Middle Book Syndrome

Even though The Iron Hound is my fifth book, it’s my first second book. The two Veridon books were connected, but they were written in serial, rather than in series. Dead of Veridon was a sequel to Heart, but it wasn’t part of a longer story I was telling, and there was never going to be a third book. (Though, seriously, if someone wants to pay me to write more Veridon, I will write the HELL out of that. I love Veridon)

But The Hallowed War series was sold and contracted as a trilogy. The Pagan Night was written (though in need of revision) and I had a synopsis for the other two books. The act of revising The Pagan Night created significant change in that larger synopsis, though, so when it came time to write The Iron Hound, I needed to rewrite the synopsis. And it’s a good thing that I did, because my first attempt was… poor.

After a few rounds with my editor, I realized the problem was that I was writing a good book, but not a good second book in a trilogy. The story I was trying to tell required a full trilogy to tell, but I wasn’t advancing that larger narrative the way I should have been. I was tracking my novel-sized goals, but not my trilogy-scale targets.

This is part of the reason The Iron Hound took so long to reach shelves. I lost six or seven months in this process. It didn’t really take me any longer to write, but it took nearly the same amount of time to conceptualize. That’s what happens with writing. Sure, I can write 1000 words a day without much effort, and should theoretically finish a first draft in about 160 working days (maybe I should start writing shorter books?). But there’s a lot of work around that work that slows things down.

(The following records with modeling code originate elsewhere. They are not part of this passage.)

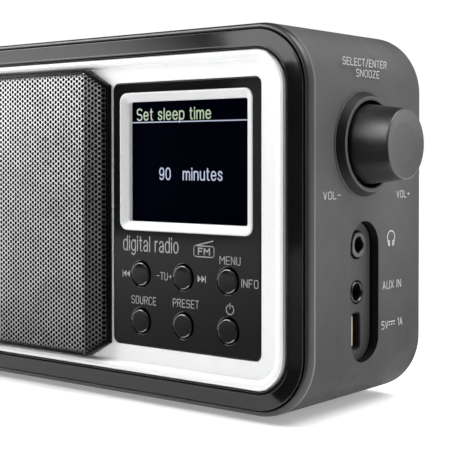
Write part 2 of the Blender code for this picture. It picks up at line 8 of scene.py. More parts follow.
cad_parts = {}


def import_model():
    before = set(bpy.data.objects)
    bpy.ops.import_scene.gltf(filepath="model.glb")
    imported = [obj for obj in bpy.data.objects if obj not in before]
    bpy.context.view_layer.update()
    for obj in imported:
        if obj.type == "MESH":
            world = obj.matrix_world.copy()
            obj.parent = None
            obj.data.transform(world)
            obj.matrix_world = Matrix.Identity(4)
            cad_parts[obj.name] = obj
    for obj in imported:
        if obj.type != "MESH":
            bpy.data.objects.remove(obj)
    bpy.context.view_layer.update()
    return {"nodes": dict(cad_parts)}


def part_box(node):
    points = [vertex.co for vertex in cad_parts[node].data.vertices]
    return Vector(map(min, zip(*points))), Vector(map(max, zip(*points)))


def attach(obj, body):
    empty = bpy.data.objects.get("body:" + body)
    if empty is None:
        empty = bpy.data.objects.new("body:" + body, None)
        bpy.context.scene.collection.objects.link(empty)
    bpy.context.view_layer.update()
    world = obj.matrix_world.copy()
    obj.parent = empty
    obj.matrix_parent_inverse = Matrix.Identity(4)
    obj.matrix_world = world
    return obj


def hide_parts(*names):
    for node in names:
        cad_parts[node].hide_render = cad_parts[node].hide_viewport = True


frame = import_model()
print("frame loaded")

# the radio's own millimetres: X from the cabinet's middle, Y back from the bezel flat, Z up from the table
perMetre = 1000.0
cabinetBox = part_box("cabinet_shell")
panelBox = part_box("control_panel")
panelProud = 0.2         # how far the control panel stands in front of the bezel flat
origin = Vector((
    (cabinetBox[0].x + cabinetBox[1].x) / 2 * perMetre,
    panelBox[0].y * perMetre + panelProud,
    0.0,
))


def local(node):
    low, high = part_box(node)
    return low * perMetre - origin, high * perMetre - origin


def middle(node):
    low, high = local(node)
    return (low + high) / 2


def world(point):
    return (Vector(point) + origin) / perMetre


def grey(level):
    # a screen level from 0 to 255 as a linear value
    share = level / 255
    if share <= 0.04045:
        return share / 12.92
    return ((share + 0.055) / 1.055) ** 2.4


def tone(red, green=None, blue=None):
    if green is None:
        return (grey(red), grey(red), grey(red), 1.0)
    return (grey(red), grey(green), grey(blue), 1.0)


def faded(colour, share):
    return tuple(part * share for part in colour[:3]) + (1.0,)


class Wire:
    # one socket's value, so that sums over a surface read as sums
    def __init__(self, paint, socket):
        self.paint = paint
        self.socket = socket

    def sum(self, kind, first, second):
        return self.paint.node("ShaderNodeMath", {"operation": kind}, {0: first, 1: second})

    def __add__(self, other):
        return self.sum("ADD", self, other)

    def __radd__(self, other):
        return self.sum("ADD", other, self)

    def __sub__(self, other):
        return self.sum("SUBTRACT", self, other)

    def __rsub__(self, other):
        return self.sum("SUBTRACT", other, self)

    def __mul__(self, other):
        return self.sum("MULTIPLY", self, other)

    def __rmul__(self, other):
        return self.sum("MULTIPLY", other, self)

    def __pow__(self, other):
        return self.sum("POWER", self, other)


class Board:
    # a node tree that nodes are added to
    def __init__(self, tree):
        self.tree = tree

    def node(self, kind, settings=None, values=None, output=0):
        made = self.tree.nodes.new(kind)
        for name, value in (settings or {}).items():
            setattr(made, name, value)
        for key, value in (values or {}).items():
            self.feed(made.inputs[key], value)
        return Wire(self, made.outputs[output])

    def feed(self, socket, value):
        if isinstance(value, Wire):
            self.tree.links.new(value.socket, socket)
        else:
            socket.default_value = value

    def ramp(self, wire, low, high, start=0.0, end=1.0):
        values = {0: wire, 1: low, 2: high, 3: start, 4: end}
        return self.node("ShaderNodeMapRange", {"clamp": True, "interpolation_type": "SMOOTHSTEP"}, values)

    def wave(self, wire, pitch):
        # rises and falls once in each pitch, from -1 to 1
        return self.node("ShaderNodeMath", {"operation": "SINE"}, {0: wire * (2 * math.pi / pitch)})


class Paint(Board):
    # one finish and the nodes that draw it
    def __init__(self, name):
        self.material = bpy.data.materials.new(name)
        self.material.use_nodes = True
        super().__init__(self.material.node_tree)
        self.shader = self.tree.nodes["Principled BSDF"]
        self.spots = {}

    def spot(self, stretch=(1.0, 1.0, 1.0)):
        # where a point lies on the piece, in millimetres
        if stretch not in self.spots:
            where = self.node("ShaderNodeTexCoord", output="Object")
            values = {0: where, 1: tuple(perMetre * part for part in stretch)}
            self.spots[stretch] = self.node("ShaderNodeVectorMath", {"operation": "MULTIPLY"}, values)
        return self.spots[stretch]

    def along(self, axis):
        return self.node("ShaderNodeSeparateXYZ", None, {0: self.spot()}, "XYZ".index(axis))

    def noise(self, size, detail=3.0, stretch=(1.0, 1.0, 1.0)):
        # cloudy 0 to 1 pattern whose lumps are about the given size in millimetres
        values = {"Vector": self.spot(stretch), "Scale": 1.0 / size, "Detail": detail}
        return self.node("ShaderNodeTexNoise", None, values)

    def mix(self, factor, first, second):
        settings = {"data_type": "RGBA"}
        return self.node("ShaderNodeMix", settings, {0: factor, 6: first, 7: second}, 2)

    def bump(self, height, strength, depth):
        # depth in millimetres
        values = {"Height": height, "Strength": strength, "Distance": depth / perMetre}
        return self.node("ShaderNodeBump", None, values)

    def fix(self, **values):
        # numbers that are the same all over, set on the shader's own sockets
        for name, value in values.items():
            self.shader.inputs[name.replace("_", " ")].default_value = value

    def set(self, **values):
        for name, value in values.items():
            self.feed(self.shader.inputs[name.replace("_", " ")], value)


print("helpers ready")

# levels are what the finish looks like on a screen, 0 to 255
plasticLook = {
    "colour": 74,            # the cabinet's side
    "foot": 0.56,            # painted shade: share of the colour that is left low down
    "backward": 0.6,         # and toward the back
    "low": 75.0,             # height where the painted shade ends
    "depth": (-5.0, 50.0),   # from where to where the painted shade deepens toward the back
    "roughness": 0.56,
    "rim": 36,               # the narrow turned-in front edge, glossier and darker; the darker tone is painted shade
    "shade": 15,             # painted shade on the walls of the recess and the knob's collar
    "catch": 98,             # painted highlight on thin edges that catch the light
}
# edge: tone of the painted highlights on the keys and their holes
glossLook = {"colour": 15, "panel": 17, "edge": 150, "roughness": 0.07, "specular": 0.45}
silverLook = {
    "colour": 240, "metal": 0.08,            # bezel
    "frame": 224, "frameMetal": 0.04,        # frame round the display
    "lip": 150, "lipMetal": 0.3,             # painted shade: a darker, more metallic copy for the bezel's steep right-hand lip
    "roughness": 0.36,
}
# facet and rim: darker copies of the grille metal, painted shade
grilleLook = {"colour": 236, "facet": 158, "rim": 26, "roughness": 0.28}
inkLook = {"panel": 150, "side": 182, "mark": 150}
screenLook = {
    "face": ((1, 2, 12), (0, 0, 8), 32.0),               # left tone, right tone, distance it drifts over
    "header": ((226, 233, 236), (202, 222, 190), 40.0),
    "text": ((212, 218, 244), (205, 213, 240), 60.0),
    "dot": 0.28,                                         # spacing of the dots
    "dim": 0.8,                                          # light between the dots
}
knobLook = {"colour": 92, "roughness": 0.4, "turning": 0.22, "ringDepth": 0.25}


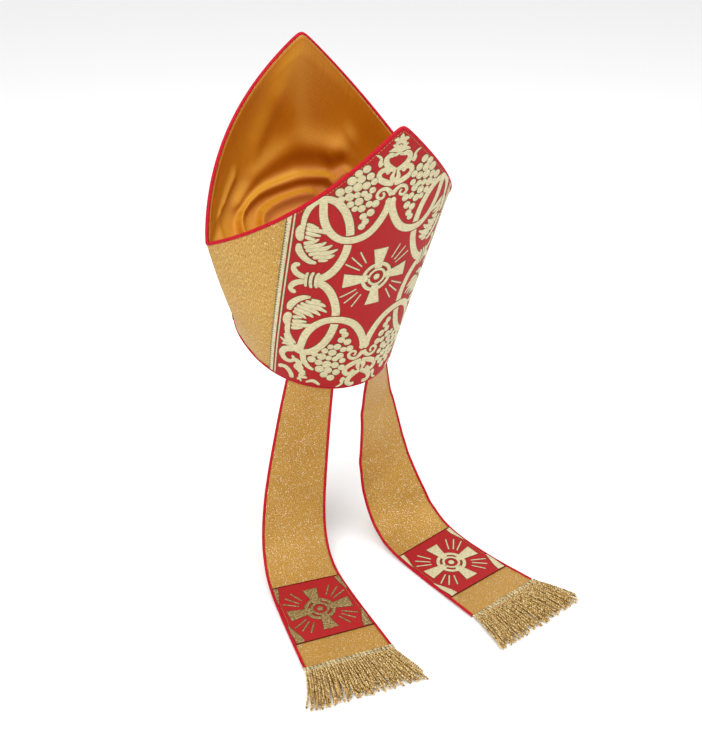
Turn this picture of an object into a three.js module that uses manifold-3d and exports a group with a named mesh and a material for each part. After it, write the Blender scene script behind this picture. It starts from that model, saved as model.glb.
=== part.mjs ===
// A bishop's mitre: two stiff gold horns with a red brocade orphrey on each, a satin lining that spans
// them, corded red piping, and two fringed lappets that hang from the back rim and end on a surface.
// Millimetres. +Z up, +Y the wearer's back, +X the wearer's left, origin at the centre of the head opening.
import * as THREE from "three";
import { mergeVertices } from "three/addons/utils/BufferGeometryUtils.js";
import Module from "manifold-3d";

const wasm = await Module();
wasm.setup();

// ---- the two horns ----
const HEIGHT = 313; // rim to peak, measured up the mitre's own axis
const CORNER_HEIGHT = 149.5; // rim to the side corners, where the horns part
const RIM_HALF_WIDTH = 82.5; // head opening, ear to ear
const RIM_HALF_DEPTH = 101; // head opening, brow to nape
const RIM_ROUNDNESS = 0.87; // power of the rim's depth curve, 1 is an ellipse
const PEAK_HALF_GAP = 99; // axis to each peak
const PEAK_LEVEL_HALF_WIDTH = 180; // the flare, carried on up to the peak's level
const FLARE_POWER = 2.45; // how flat the middle of a horn stays as it flares
const CORNER_BULGE = 12.3; // how far the sides swell between rim and corner
const PEAK_ROUNDING = 0.02; // share of the half width over which the peak is rounded
const LEAN_BACK = 14.3; // degrees that the worn mitre leans toward the back
const WALL = 2.4; // stiffened cloth
const SEAM_GAP = 0.15; // each horn stops this far from the side seam plane

// ---- what is sewn to the horns ----
const ORPHREY_HALF_WIDTH = 101;
const ORPHREY_GAP = 0.5;
const ORPHREY_THICKNESS = 0.8;
const ORPHREY_MARGIN = 0.5; // rim and piping to the orphrey's ends
const LINING_THICKNESS = 1;
const LINING_GAP = 0.6;
const LINING_DROP = 3; // piping to the lining's edge
const LINING_REACH = 0.955; // share of the half width that the lining covers
const VALLEY_HEIGHT = 132; // the lining's lowest line, above the rim
const VALLEY_RISE = 9; // how much higher that line is near the side corners
const PIPING_RADIUS = 1.7;
const PIPING_GAP = 0.3;

// ---- the lappets ----
const SURFACE_LEVEL = -250; // where the lappets' ends lie
const LAPPET_LENGTH = 390; // rim to braid
const LAPPET_TUCK = 13; // sewn up inside the rim
const LAPPET_STEP = 13;
const LAPPET_ROOT_OFFSET = 53.4; // centre back to the lappet's middle, round the rim
const LAPPET_ROOT_INSET = 5.2; // mitre's outer face to the lappet's mid plane
const LAPPET_THICKNESS = 1.8;
const LAPPET_TOP_WIDTH = 47;
const LAPPET_END_WIDTH = 95;
const LAPPET_BOW = 5.4; // how far its edges are set in at the rim, where it follows the head
const LAPPET_BOW_FADE = 110;
const LAPPET_PIPING_RADIUS = 1.4;
const LAPPET_PIPING_GAP = 0.4;
const PANEL_START = 260;
const PANEL_END = 351;
const PANEL_GAP = 0.4;
const PANEL_THICKNESS = 0.7;
const BRAID_BACK = 4; // braid over the cloth's end
const BRAID_FORWARD = 9; // braid over the fringe's head
const BRAID_THICKNESS = 1.4;
const FRINGE_LENGTH = 58;
const FRINGE_HEAD = 1.6; // fringe thickness under the braid
const FRINGE_BODY = 6.5;
const FRINGE_TIP = 4;
const FRINGE_SPREAD = 17; // how much wider each side is at the fringe's tips

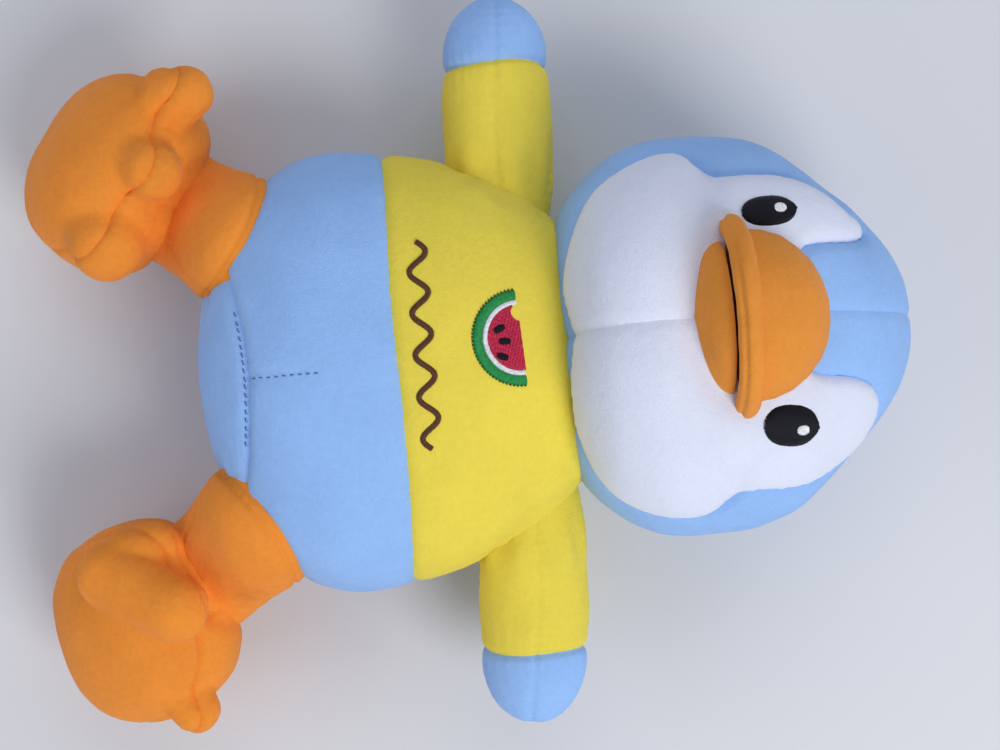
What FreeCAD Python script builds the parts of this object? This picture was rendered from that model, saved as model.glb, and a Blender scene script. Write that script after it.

So what makes a second book? For me, the main thing is keeping an eye on character development and plot progression. If you look at the outline for the entire trilogy, the whole story is about the same shape as an individual novel. Book one is about introducing the characters and the world, then presenting the core problem that’s going to motivate the entire trilogy. Book two involves rising tension, reversal, and movement toward the final confrontation. Book three tells the story of the long anticipated final confrontation, the moment of darkness, and the ultimate triumph of the heroes. This is for really standard storylines, and playing with that model is both necessary and interesting, but for purposes of illustration it’s sufficient.

It’s also important that each individual book have a satisfying conclusion, so that the reader doesn’t feel tricked into buying the next book. It needs to stand alone, but still point toward the next book. Each book needs to be a self-contained microcosm of the larger narrative, satisfying but always contributing to the big story. Otherwise you’re just treading water. It’s better than drowning, but you’re not getting anywhere.

Book two is still similar. The characters are already established, and the threat pointed to at the end of book one needs to be developed into the true motivating force of the trilogy. By the end of book two, the reader should be anticipating the final confrontation coming in book three, while still being drawn to a satisfying conclusion. Too many hanging narrative threads will be unsettling. Too few, and the reader has no reason to look forward to book three.

I’m pretty sure the middle book in a trilogy is the hardest to manage. You have to balance the larger narrative without ignoring the page to page motivation of the characters. You have to hint at the final confrontation of the trilogy without diminishing the final confrontation of the second book. And you have to give your characters an appropriate amount of personal development while still giving them room to grow in the final volume. It’s tricky, maybe the trickiest thing I’ve ever had to write.

Unless the last book is trickier. I don’t know. I’m still writing it.